Usually, the lender wants to see this ratio below about 43%. Similiarly, the lender will use this information to determine whether they will lend you money to buy the land to build your luxury house.
Because your chosen lender will likely have a slightly different application for pre-approval you need to start early.
Legal Description Land For Sale
Once you find land you wish to buy, you will need the legal description of the land for sale. Since, this details the land location and boundaries. Of course, you won’t know this until you find the land, but it’s helpful to know what you’ll need when you get there.
Legal description will probably look complicated, but the concept is simple. Because, land that isn’t part of a neighborhood, the description is a series of directions and distances, starting from a known point, that describes the outline, or boundaries, of your land. However, a land surveyor will create the legal description for you.
This step actually happens AFTER you’ve negotiated the land contract.
The lender will hire an appraiser who will use sales data from comparable properties (“comps”) to develop an appraised value for your luxury house or land for sale. All in all this helps the lender with value of the land compares to loan amount. Since they are mainly concerned about the potential of getting their money back. They want to ensure it will sell for enough to pay off the loan.
Also, since the lender will likely not lend 100% of the cost to buy the property, they’ll use the appraised value to calculate the amount of the loan. In most cases, they’ll lend anywhere from 60 to 70% of the appraised land value, which means you’ll have to come up with the difference in cash. You will also pay the appraisal fee at closing, which is usually around $400.
The next step is for the lender to order a title commitment. Furthermore a commitment from the title company determines of the luxury house land is legally owned by the person you’re going to buy it from. Likewise this is a critical step which the bank requires.
At closing, the title company will provide title insurance, which is an actual insurance policy that will pay off the loan if a problem arises with the legal ownership of the land. Although very rare, because the attorney for the title company scours the land’s ownership history to make sure the person who owns the land actually owns it without anyone else having some kind of claim on it. You’ll pay for this title insurance at closing, just like you pay for the appraisal.
Here is some basic information that will help you start to understand the closing process.
The steps above typically take about 30 days from the time you apply for the loan. Once those steps are complete, you’ll close on the loan and on the land.
The closing is managed by the title company, who provides an agent that consolidates all the documents required by the lender and the land title documents to record the transaction with the appropriate county.
Other Key Considerations for Buy and Hold
Banks and other lenders consider lending money on raw land to be riskier than lending money on a luxury house. This is because they can’t see the land through your eyes and share your vision.
To compensate for this perceived risk, they make land loans different from house loans in two key ways:
- They require more money down (cash), which can be a big deal if you don’t have the cash available.

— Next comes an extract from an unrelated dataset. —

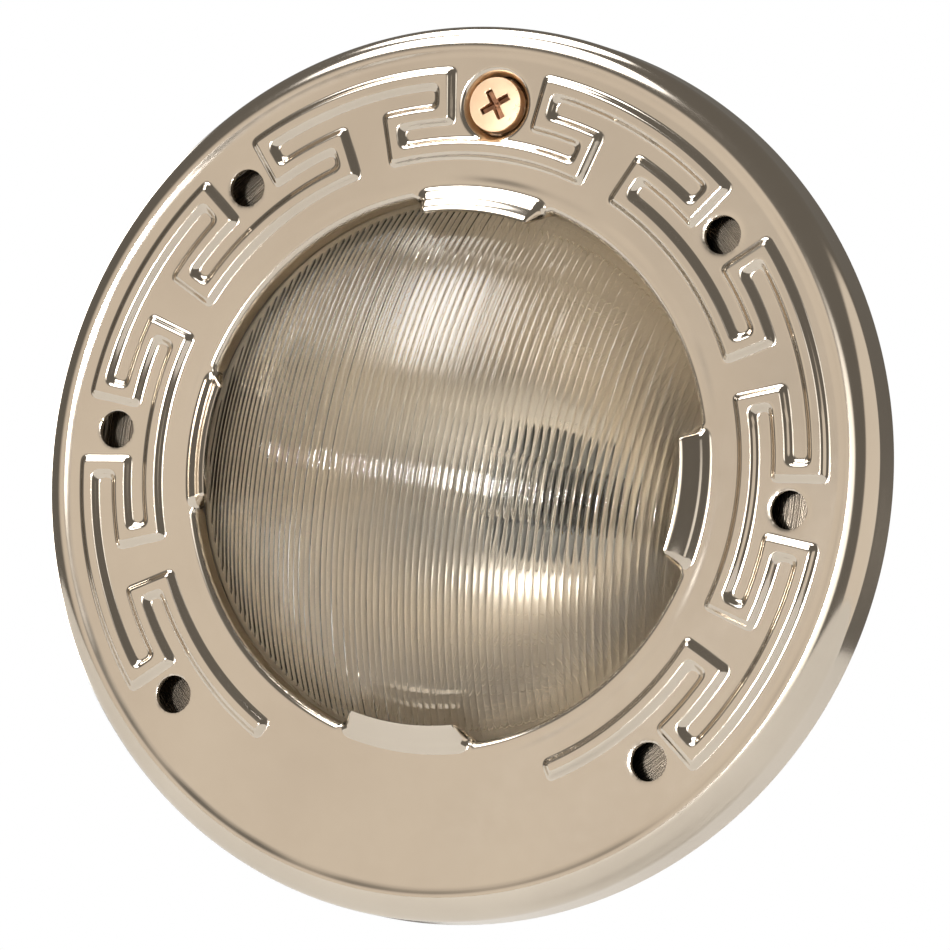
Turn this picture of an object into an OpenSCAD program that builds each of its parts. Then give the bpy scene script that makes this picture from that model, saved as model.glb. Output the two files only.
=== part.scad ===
// Spa-size underwater light: a stamped stainless face ring with a raised
// Greek-key band round a domed glass lens, clamped to a drawn stainless shell
// that holds the reflector, the lamp, its lampholder and the cord gland.
// Millimetres. +Z is up, with the pilot screw at the top. The lens faces -Y.
// The origin is the centre of the face ring's rear rim, which seats on the
// pool wall. Sub-parts are drawn in a face frame, x right, y up and z out of
// the wall, and seated() turns that frame into the part's own.

/* [Face ring] */
// Outside diameter of the face ring
ring_od = 165; // [164:0.5:167]
// Depth from the ring's rear rim to its flat face
ring_depth = 11; // [11:0.1:11.6]
// Thickness of the ring's sheet
ring_sheet = 1.0; // [0.8:0.1:1.0]
// Outside radius of the rolled front edge
ring_corner = 4.75; // [4:0.25:4.75]
// Radius of the circle that holds the pilot screw and the relief holes
hole_circle = 67.2; // [66.8:0.1:67.6]
// Diameter of a relief hole
relief_dia = 7; // [6:0.1:7.4]
// Radius of the opening that the lens stands in
opening_r = 50.3; // [50:0.1:50.6]
// Depth that the opening's rolled lip reaches behind the face
lip_depth = 4.4; // [4:0.1:4.4]

/* [Greek key] */
// Height of the raised key above the face
key_height = 1.2; // [0.8:0.1:1.4]
// Width of the raised key
key_width = 3.0; // [2.6:0.1:3.4]
// Centre-line radius of the key's inner runs
key_inner_r = 58.9; // [58.6:0.1:59]
// Centre-line radius of the key's middle runs
key_middle_r = 65.25; // [65:0.05:65.6]
// Centre-line radius of the key's outer runs
key_outer_r = 72; // [71.6:0.1:72.2]

/* [Cover clips] */
// Radius that a clip's inner edge reaches
clip_inner_r = 47; // [46.5:0.1:47.5]
// Height of a clip's inner edge above the face
clip_rise = 2.7; // [2.2:0.1:3]
// Angle that one clip spans, in degrees
clip_span = 27; // [24:1:30]

/* [Lens] */
// Radius of the dome's outer sphere
dome_r = 67; // [66:0.5:69]
// Thickness of the glass
glass_t = 4.0; // [3.5:0.1:4.2]
// Radius of the lens flange
flange_r = 56; // [55.5:0.1:56.2]

/* [Shell] */
// Outside radius of the shell's body
shell_r = 52; // [51.5:0.1:52]
// Distance from the ring's rear rim to the shell's rear wall
shell_depth = 92; // [92:1:96]
// Thickness of the shell's sheet
shell_sheet = 0.8; // [0.7:0.1:0.9]
// Radius of the shell's rear corner
shell_corner = 14; // [12:1:15]

/* [Pilot screw] */
// Diameter of the screw's head
head_dia = 11; // [10:0.1:11.2]
// Diameter of the screw's thread
pilot_dia = 5.4; // [5.2:0.1:5.5]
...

- They require a higher interest rate on the loan.
There is a land loan option for certain buyers in South Carolina with a lower down payment. In some cases with grants it could be as high as 100% but there is definitely 85% financing is available.

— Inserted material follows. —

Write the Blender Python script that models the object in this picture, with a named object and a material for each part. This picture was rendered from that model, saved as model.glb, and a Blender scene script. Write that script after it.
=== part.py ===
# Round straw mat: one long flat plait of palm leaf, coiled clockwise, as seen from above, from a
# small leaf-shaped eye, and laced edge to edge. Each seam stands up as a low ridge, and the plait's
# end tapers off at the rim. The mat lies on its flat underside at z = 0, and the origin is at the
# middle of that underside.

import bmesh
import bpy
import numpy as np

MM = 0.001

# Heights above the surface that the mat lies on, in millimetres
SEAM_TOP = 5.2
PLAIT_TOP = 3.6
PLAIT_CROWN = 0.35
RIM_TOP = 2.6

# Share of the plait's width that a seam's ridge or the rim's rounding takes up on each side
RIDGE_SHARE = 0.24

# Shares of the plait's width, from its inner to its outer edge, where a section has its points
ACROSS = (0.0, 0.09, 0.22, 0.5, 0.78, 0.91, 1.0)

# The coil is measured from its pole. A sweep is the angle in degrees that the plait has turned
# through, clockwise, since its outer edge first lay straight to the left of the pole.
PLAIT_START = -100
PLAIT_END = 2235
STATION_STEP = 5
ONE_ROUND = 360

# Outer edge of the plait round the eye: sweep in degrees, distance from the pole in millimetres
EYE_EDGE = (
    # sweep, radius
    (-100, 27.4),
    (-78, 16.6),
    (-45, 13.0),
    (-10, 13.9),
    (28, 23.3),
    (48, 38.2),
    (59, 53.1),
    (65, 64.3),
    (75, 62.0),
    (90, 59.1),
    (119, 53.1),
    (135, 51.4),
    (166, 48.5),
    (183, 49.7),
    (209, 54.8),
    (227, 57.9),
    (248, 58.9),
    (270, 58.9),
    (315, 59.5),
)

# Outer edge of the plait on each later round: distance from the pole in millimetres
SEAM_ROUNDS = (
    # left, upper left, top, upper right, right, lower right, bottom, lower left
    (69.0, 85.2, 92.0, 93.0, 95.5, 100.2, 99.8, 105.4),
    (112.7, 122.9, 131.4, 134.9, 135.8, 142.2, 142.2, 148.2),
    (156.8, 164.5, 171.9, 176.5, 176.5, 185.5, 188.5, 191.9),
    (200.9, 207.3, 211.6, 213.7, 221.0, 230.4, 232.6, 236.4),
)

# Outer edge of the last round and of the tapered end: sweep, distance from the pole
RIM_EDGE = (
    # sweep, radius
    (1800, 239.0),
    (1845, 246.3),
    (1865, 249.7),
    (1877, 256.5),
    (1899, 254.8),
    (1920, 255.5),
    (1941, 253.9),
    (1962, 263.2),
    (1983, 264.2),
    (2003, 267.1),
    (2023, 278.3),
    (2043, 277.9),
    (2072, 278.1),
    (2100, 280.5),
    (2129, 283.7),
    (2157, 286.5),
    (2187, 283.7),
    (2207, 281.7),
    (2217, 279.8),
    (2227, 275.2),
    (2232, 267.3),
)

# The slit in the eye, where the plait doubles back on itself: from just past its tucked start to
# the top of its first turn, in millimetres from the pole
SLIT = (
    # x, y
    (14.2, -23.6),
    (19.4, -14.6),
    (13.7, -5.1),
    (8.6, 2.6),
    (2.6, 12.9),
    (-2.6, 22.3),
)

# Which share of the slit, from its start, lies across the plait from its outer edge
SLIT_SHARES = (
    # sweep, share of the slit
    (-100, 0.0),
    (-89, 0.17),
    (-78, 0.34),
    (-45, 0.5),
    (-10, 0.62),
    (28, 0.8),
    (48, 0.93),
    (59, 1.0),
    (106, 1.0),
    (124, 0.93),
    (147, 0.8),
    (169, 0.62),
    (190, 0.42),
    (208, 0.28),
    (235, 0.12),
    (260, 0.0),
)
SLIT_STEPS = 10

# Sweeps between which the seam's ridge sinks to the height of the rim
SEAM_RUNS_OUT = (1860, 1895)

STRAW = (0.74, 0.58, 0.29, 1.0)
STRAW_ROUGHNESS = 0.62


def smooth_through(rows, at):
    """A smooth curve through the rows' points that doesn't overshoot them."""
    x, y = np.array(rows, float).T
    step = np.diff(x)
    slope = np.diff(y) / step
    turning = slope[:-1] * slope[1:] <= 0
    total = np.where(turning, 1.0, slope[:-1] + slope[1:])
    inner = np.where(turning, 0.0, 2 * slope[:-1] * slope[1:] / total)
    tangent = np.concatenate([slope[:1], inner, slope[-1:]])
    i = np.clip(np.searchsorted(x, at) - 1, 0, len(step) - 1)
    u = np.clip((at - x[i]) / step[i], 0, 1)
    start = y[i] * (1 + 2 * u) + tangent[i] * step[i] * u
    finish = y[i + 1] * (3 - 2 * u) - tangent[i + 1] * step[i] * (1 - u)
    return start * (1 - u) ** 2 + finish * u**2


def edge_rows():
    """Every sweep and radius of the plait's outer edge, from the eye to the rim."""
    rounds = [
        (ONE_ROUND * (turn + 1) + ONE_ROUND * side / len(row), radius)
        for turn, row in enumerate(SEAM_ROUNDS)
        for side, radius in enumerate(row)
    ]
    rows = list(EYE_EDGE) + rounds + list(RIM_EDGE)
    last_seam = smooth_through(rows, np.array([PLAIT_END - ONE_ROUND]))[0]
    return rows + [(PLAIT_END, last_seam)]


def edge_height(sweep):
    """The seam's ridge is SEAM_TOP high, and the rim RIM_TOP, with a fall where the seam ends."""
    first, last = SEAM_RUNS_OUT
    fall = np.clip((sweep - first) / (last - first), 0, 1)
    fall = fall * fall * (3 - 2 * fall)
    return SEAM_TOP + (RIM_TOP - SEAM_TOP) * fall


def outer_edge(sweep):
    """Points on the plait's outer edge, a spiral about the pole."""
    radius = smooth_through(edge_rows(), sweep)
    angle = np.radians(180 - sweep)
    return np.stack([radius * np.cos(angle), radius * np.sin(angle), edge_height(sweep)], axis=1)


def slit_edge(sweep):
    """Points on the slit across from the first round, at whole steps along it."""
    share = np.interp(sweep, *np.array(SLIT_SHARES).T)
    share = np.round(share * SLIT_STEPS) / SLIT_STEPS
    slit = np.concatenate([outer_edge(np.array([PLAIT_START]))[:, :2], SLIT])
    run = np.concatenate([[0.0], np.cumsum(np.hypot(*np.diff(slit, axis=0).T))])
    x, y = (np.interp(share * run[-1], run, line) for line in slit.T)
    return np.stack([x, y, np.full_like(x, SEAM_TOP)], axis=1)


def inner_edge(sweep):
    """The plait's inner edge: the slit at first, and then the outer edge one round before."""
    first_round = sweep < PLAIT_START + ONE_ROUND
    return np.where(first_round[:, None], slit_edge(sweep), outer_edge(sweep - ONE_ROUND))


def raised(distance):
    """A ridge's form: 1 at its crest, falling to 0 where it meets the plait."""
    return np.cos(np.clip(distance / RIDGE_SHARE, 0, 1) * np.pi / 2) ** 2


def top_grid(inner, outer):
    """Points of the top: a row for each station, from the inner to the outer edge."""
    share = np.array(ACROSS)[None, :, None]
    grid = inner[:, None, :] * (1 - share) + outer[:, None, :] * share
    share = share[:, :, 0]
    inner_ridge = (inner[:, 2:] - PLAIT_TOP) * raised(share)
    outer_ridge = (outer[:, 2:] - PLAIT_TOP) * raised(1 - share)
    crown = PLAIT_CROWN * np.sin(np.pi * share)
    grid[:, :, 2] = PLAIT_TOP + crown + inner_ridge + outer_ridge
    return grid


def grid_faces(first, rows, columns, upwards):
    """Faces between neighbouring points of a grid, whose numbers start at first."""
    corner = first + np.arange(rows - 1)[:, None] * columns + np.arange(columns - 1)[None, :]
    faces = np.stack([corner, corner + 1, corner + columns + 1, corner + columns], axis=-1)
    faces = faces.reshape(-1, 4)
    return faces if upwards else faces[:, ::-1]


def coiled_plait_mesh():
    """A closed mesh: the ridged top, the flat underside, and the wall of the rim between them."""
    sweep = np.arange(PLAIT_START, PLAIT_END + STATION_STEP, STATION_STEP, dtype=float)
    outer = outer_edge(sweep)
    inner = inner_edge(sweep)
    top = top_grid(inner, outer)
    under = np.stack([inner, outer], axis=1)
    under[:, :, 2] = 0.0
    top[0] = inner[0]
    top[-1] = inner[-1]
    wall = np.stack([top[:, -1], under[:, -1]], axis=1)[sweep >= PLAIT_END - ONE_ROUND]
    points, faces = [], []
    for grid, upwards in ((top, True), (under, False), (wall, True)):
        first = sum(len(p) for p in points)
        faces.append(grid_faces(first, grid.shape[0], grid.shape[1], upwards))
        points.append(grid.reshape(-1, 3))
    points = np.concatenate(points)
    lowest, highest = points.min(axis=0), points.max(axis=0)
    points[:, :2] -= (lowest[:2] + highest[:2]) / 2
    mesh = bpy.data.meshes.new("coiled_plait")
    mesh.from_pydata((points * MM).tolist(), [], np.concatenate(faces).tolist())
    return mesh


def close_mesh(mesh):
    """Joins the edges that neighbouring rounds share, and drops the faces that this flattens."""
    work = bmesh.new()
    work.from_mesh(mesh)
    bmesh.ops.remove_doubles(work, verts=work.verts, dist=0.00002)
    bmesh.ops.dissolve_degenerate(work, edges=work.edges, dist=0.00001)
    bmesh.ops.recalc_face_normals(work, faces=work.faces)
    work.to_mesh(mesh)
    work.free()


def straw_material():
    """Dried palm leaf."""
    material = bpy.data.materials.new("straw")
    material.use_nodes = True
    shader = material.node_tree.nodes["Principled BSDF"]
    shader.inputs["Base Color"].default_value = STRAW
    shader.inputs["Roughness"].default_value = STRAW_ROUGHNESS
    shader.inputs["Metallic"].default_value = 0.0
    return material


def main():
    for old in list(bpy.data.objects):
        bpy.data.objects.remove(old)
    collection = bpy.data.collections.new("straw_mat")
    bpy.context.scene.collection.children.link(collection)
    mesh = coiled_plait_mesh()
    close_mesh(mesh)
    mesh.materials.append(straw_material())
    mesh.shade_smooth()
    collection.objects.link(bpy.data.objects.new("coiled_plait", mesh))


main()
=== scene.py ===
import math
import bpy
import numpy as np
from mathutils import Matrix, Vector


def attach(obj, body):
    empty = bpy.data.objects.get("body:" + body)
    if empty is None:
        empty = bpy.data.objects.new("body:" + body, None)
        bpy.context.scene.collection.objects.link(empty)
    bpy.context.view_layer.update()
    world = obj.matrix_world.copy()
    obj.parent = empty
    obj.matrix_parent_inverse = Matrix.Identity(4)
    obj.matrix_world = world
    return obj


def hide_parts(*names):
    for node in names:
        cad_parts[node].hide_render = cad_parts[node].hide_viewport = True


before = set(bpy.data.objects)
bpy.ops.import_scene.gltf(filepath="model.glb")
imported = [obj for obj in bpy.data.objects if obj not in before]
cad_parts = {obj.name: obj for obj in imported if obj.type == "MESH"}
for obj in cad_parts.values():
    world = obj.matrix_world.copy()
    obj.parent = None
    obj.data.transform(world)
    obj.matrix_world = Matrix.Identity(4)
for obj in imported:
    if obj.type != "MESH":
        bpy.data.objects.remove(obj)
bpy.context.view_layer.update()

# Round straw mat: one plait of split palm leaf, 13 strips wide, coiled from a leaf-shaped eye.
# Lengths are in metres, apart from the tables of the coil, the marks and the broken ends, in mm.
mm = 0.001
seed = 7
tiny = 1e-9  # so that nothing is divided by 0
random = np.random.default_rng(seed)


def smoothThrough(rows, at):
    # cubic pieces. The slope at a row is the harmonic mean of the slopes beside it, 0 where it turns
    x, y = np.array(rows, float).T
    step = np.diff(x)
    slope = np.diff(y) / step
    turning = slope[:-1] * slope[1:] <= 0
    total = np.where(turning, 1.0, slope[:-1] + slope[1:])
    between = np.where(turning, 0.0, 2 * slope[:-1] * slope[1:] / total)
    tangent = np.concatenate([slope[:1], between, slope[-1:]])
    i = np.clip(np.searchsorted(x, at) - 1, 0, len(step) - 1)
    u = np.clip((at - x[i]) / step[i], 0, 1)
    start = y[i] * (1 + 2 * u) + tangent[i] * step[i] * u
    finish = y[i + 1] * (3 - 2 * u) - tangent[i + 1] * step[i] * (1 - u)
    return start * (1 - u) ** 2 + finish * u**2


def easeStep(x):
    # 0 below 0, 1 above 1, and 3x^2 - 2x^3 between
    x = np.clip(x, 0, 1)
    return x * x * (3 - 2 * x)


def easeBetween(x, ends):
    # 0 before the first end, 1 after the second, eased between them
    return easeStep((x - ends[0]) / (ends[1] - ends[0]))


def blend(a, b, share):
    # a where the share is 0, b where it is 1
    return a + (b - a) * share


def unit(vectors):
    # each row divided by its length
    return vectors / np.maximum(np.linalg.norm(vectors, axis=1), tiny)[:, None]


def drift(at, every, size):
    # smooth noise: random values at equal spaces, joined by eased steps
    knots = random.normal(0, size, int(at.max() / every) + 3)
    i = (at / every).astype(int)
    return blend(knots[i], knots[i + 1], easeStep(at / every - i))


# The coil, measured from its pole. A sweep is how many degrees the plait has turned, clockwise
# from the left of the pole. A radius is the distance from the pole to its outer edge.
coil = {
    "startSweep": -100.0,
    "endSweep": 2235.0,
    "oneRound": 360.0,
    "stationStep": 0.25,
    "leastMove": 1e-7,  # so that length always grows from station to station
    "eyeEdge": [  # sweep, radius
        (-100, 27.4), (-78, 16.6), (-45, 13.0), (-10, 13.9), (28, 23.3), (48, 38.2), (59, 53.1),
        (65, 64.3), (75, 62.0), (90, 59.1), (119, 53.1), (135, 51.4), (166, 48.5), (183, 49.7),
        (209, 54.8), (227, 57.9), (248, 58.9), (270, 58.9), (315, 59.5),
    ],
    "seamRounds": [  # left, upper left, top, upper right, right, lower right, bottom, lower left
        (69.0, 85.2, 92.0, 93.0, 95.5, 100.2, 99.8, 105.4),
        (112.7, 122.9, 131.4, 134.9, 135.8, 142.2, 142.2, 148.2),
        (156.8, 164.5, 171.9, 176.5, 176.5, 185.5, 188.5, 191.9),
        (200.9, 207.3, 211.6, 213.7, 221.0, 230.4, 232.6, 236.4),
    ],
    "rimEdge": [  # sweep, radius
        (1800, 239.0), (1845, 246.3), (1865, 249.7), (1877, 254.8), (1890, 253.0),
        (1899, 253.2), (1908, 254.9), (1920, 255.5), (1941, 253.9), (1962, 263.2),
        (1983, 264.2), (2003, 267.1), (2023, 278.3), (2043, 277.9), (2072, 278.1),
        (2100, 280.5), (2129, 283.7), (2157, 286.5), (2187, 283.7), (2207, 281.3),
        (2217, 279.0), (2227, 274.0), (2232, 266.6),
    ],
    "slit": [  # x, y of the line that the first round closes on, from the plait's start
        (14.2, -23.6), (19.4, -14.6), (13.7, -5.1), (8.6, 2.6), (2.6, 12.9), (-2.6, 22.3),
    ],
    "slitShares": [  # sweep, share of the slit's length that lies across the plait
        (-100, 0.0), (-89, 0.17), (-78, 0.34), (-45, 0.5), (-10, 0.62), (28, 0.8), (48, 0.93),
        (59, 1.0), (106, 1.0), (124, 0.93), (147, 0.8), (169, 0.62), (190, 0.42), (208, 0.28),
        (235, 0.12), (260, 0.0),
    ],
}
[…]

Option 2: Buy/ Build Immediately (Construction Loan)
Ready to start building as soon as you buy your land? Then you’ll want to go ahead and get your construction loan lined up. Additionally, To get the best rate and other terms with your lender, plan to buy the land with the first draw of a construction loan. Of course, a draw is the term used for a chunk of money the bank advances to you from your construction loan.
Construction Loan Financing
For a construction loan, you will need to provide details about the house you plan to build. This may include floor plans, elevations (front, side, and back views), and specifications on the materials to be used. This information will help establish cost and value of your luxury house.
It’s a good idea to get approved for the construction loan before finalizing all the details with the builder though. Because you need to know your exact budget before you start building.
The rest of the process (loan approval, title work, appraisal, and closing) works pretty much the same as the land loan process described above. However, the big difference between the land loan and construction loan is the duration (term) of the loan and how the loan gets paid off.
Differences in land and construction loans
If done through a mortgage company, the land loan will likely be a 15- or 30-year loan (like your typical mortgage), and your payments will consist of both principal and interest. As you make payments, the balance of the loan reduces until it’s paid off.
With a construction loan, the term will most likely be 12 months, and the monthly payments will be interest only. Comparitively, that means as you make the payments, you’re only paying the interest on the loan, not reducing the principal.
The payments will be less than they would be if you were making conventional house payments on the same amount. However, you still owe the total amount you borrowed.
At the end of the term for the construction loan, you’ll get a permanent mortgage, which will pay off the construction loan. Then you’ll begin making payments like you’re used to doing, the same as if you had just bought an existing house.